Tuesday, March 16, 2010

Blake's Apocalypse

Plate 6 of America:
"The morning comes, the night decays, the watchmen leave their stations;
The grave is burst, the spices shed, the linen wrapped up;
The bones of death, the cov'ring clay, the sinews shrunk & dry'd,
Reviving shake, inspiring move, breathing! awakening!
Spring like redeemed captives when their bonds & bars are burst.
Let the slave grinding at the mill run out into the field:
Let him look up into the heavens & laugh in the bright air;
Let the inchained soul shut up in darkness and in sighing,
Whose face has never seen a smile in thirty weary years,
Rise and look out; his chains are loose, his dungeon doors are open.
And let his wife and children return from the opressor's scourge.
They look behind at every step & believe it is a dream,
Singing, 'The Sun has left his blackness, & has found a fresher morning
And the fair Moon rejoices in the clear & cloudless night;
For Empire is no more, and now the Lion & Wolf shall cease.' "

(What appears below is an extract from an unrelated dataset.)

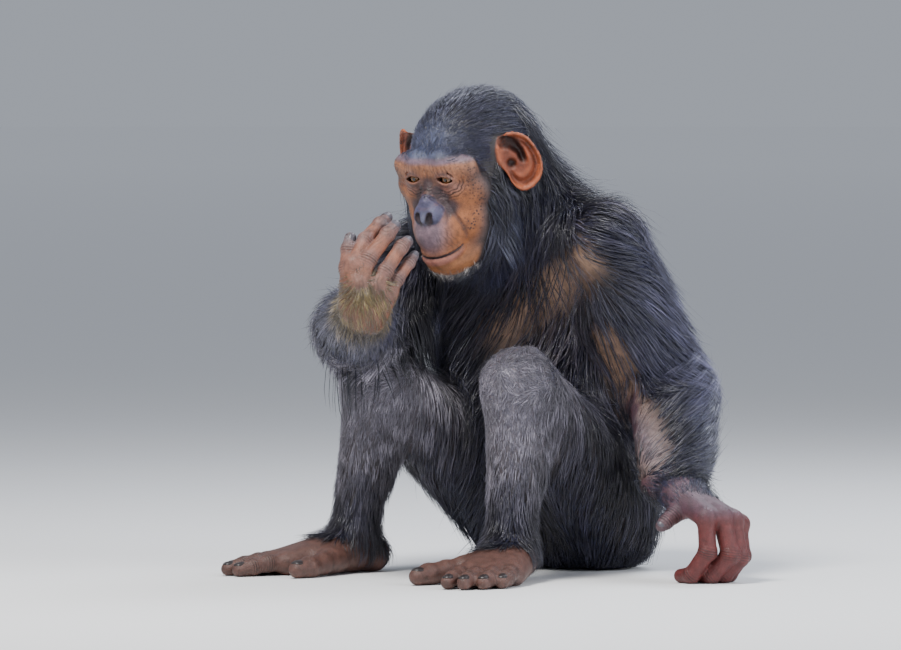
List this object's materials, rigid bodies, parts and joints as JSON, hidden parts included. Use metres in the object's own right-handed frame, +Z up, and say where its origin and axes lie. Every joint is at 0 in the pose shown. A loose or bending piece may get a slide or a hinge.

This might well be called Blake's Apocalypse, certainly a more hopefull account of the End of Time than John's apocalypse.  America, a Prophecy   is an early work (1793) that deals with America's war for independence. (Incidentally a fairly large number of liberal minded Englishmen supported the American Revolution, as did Blake here.) He used American figures as well as French ones in a paean to revolution.
(Two lines of the passage reappear in The Four Zoas [Nt 9], 138.20-21; E406.)

Tom Paine was perhaps the  chief propagandistic instigator of the American Revolution with his Common Sense, and Blake probably agreed with what he said (although not with his deistic faith).  With Blake and Paine the relationship between the two men is imaginatively portrayed.